Ethereum co-founder Joseph Lubin has argued that the network’s future growth depends on global adoption and demand for its native token, ETH, rather than high transaction fees on the base layer. This discussion was sparked by ARK analyst Lorenzo Valente, who examined revenue distribution across Ethereum’s Layer-2 ecosystem using Robinhood’s recently launched blockchain as a case study.

Robinhood Keeps Most of the Revenue

According to Valente, Robinhood’s Layer-2 chain has generated about $816,000 in revenue since its launch. Under the current setup, most of that value stays with the Layer-2 operator, not Ethereum itself. Valente argued this reveals a key distinction in Ethereum’s investment thesis. If ETH is seen primarily as money and collateral securing the network, more companies building Layer-2s is a positive trend because it boosts Ethereum usage and demand for ETH. But if investors expect Ethereum to generate substantial fee revenue, the current model looks less attractive, as the economic value largely remains with Layer-2 operators.

Valente suggested Ethereum should capture a bigger share of network economics, proposing a model where Ethereum receives around 15% of revenue instead of a fraction of a percent. However, he didn’t specify how this might be implemented without disrupting Layer-2 growth.

Lubin: Low Fees Are a Feature, Not a Problem

Lubin disagreed with the idea that Ethereum should focus on maximizing Layer-1 fee revenue. Instead, he argued Ethereum should deliberately keep base-layer fees low to encourage broader adoption. According to Lubin, the network is entering a phase where tens of thousands of companies could build applications and infrastructure across Ethereum Layer 1, Layer-2 networks, and private Ethereum Virtual Machine (EVM) chains over the next two to three years. He believes Ethereum’s value lies in becoming the foundational settlement layer for a much larger blockchain economy, not in extracting fees from every transaction.

Lubin sees Ethereum’s long-term value coming from several factors working together. As more businesses move on-chain, more organizations will need to acquire and hold ETH to operate within the ecosystem. He also expects staking to continue locking away large amounts of ETH, reducing liquid supply. Combined with Ethereum’s token-burning mechanism, which permanently removes a portion of transaction fees from circulation, Lubin argues these dynamics could strengthen ETH’s scarcity over time—even if Layer-1 fees remain relatively low.
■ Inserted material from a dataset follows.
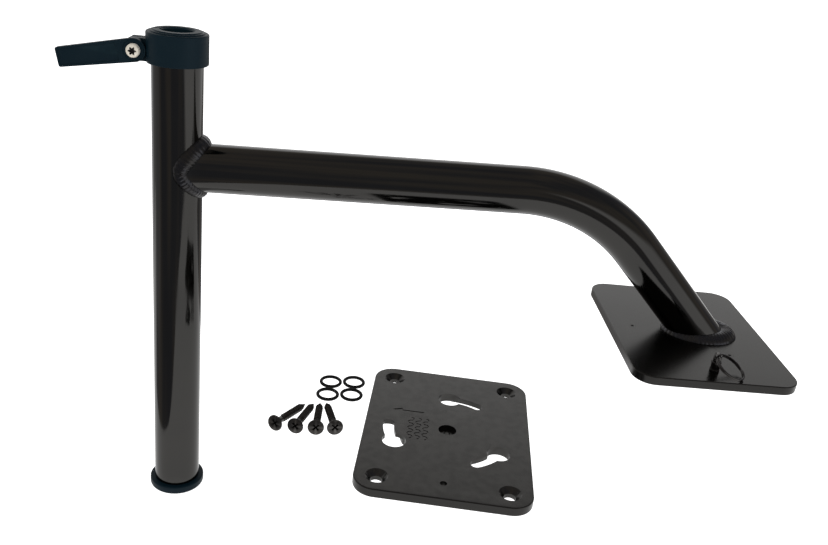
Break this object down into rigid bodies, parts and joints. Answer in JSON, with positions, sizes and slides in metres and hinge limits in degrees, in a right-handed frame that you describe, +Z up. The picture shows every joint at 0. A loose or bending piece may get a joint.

Ethereum’s Bigger Bet Is Global Adoption

Responding to questions about whether enough companies are capable of launching their own blockchains, Lubin pointed to the broader global economy. He noted there are hundreds of millions of businesses worldwide and argued blockchain represents the next evolution of the internet. Just as businesses gradually adopted websites over the past two decades, Lubin believes companies of all sizes will eventually move parts of their operations on-chain. In his view, Ethereum’s ecosystem—including Layer-2 networks and permissioned EVM chains—is best positioned to support that transition.